December 18, round 2. I'm not usually a fan of dream episodes. They're usually too self-serious and eager to convince the audience that wanton weirdness can somehow fit into the tone of the show. Some of the most egregious offenders were the few dream-centered episodes of The Sopranos. What was otherwise an excellent series ground to an inexplicable halt whenever Tony had surreal, symbolic experiences in his own head. Not coincidentally, the only dream episode I can think of that I genuinely enjoyed was from another Joss Whedon show, the excellent Buffy The Vampire Slayer closer to Season 4, "Restless". I don't necessarily think there's something inherent to Whedon's style that lends itself to depictions of dreams, merely that "Restless" and tonight's "The Attic" use their respective shows' standing atmospheres within the dreams as opposed to employing dreams as some sort of prophetic device. Dollhouse is already kind of a mindscrew, so dream logic isn't a huge leap.

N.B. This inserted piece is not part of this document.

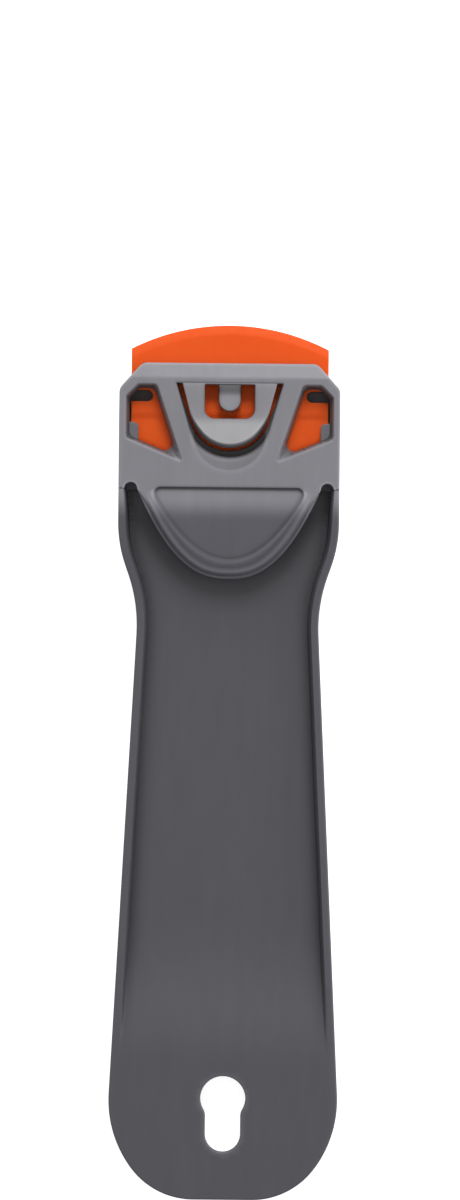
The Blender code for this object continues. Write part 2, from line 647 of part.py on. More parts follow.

For nearly two seasons now, Dollhouse has used the threat of The Attic as the worst possible thing that can happen to someone, so the expectation was pretty high for what this mysterious state of being actually entails. Needless to say, this episode did not disappoint on that front. I'd say that having needles jammed into your skull and being shrink-wrapped in a nearly lightless room with only a loop of your worst nightmare to keep you company is pretty damn terrifying. Echo, Victor and Sierra find themselves in just such an existential hell and spend the majority of the episode trying to get out.
Along the way they run into a jittery Brit named Clyde who moonlights as a nightmare monster and just happens to be one of the two founders of Rossum. He explains that imprinting technology started out as a grad school project between him and a now unknown partner who betrayed him and made him the very first victim of The Attic. Always the utilitarians, the evil folks at Rossum have been using their Attic-bound prisoners as human computer processors and now Clyde is running around shutting down as many brains as possible in attempt to impede the company.
What's most interesting about Clyde is that his personal nightmare is essentially the world we saw in "Epitaph One", an eventuality he assures us will come to pass in all but 3% of the scenarios he's processed for the past 17 years. This calls into the question the veracity of what we saw in that buried 13th episode of Season One. Were we looking at the real future, or just one of Clyde's nightmare scenarios?
Also, Topher applies some of that oft-touted genius of his to a scheme to bring Paul back from his persistent vegetative state. In so many words, he had to give him Active architecture and sacrifice some part of his personality to save the whole. What they got rid of we have yet to find out, but we've been assured that it's something rather big.
By the end of the episode we officially have a Team Good Guy. As I suspected, DeWitt isn't nearly as evil as she's seemed for the past few episodes. She sent Echo into The Attic so she could find out some of Rossum's deepest secrets. With our triumvirate of special Dolls rescued, a justifiably self-righteous Boyd, a renewed DeWitt, a lively Topher and the freshly minted Paul Ballard: Scowling (former) FBI Agent and Current Doll Version of Himself, the rogue L.A. Dollhouse is poised to bring the fight to Rossum. We'll have to wait a couple weeks before we see the first volley, though. The remaining episodes of the series will air in January but will shift to a new timeslot, Monday at 8:00 PM Eastern. The bitter fan in me recognizes that this should have been the show's original timeslot from the beginning instead of pairing it with the anemic ratings of Terminator: The Sara Connor Chronicles. So much for that.
Best Moment: The Japanese Rossum employee's nightmare. So much lingering dread, so artfully underplayed.
Notes: Hey, it's Reed Diamond! I'm glad they brought him over to the freedom fighters. Dominic wasn't evil, he just didn't know how deep things went.
Episode Rating: 5/5- This is definitely in the running for one of Dollhouse's best episodes. All of the show's many plot threads came together so nicely, the Sartre-level existential pressure was too smart for its network TV trappings and it even managed to maintain a sense of humor through some otherwise very heavy material.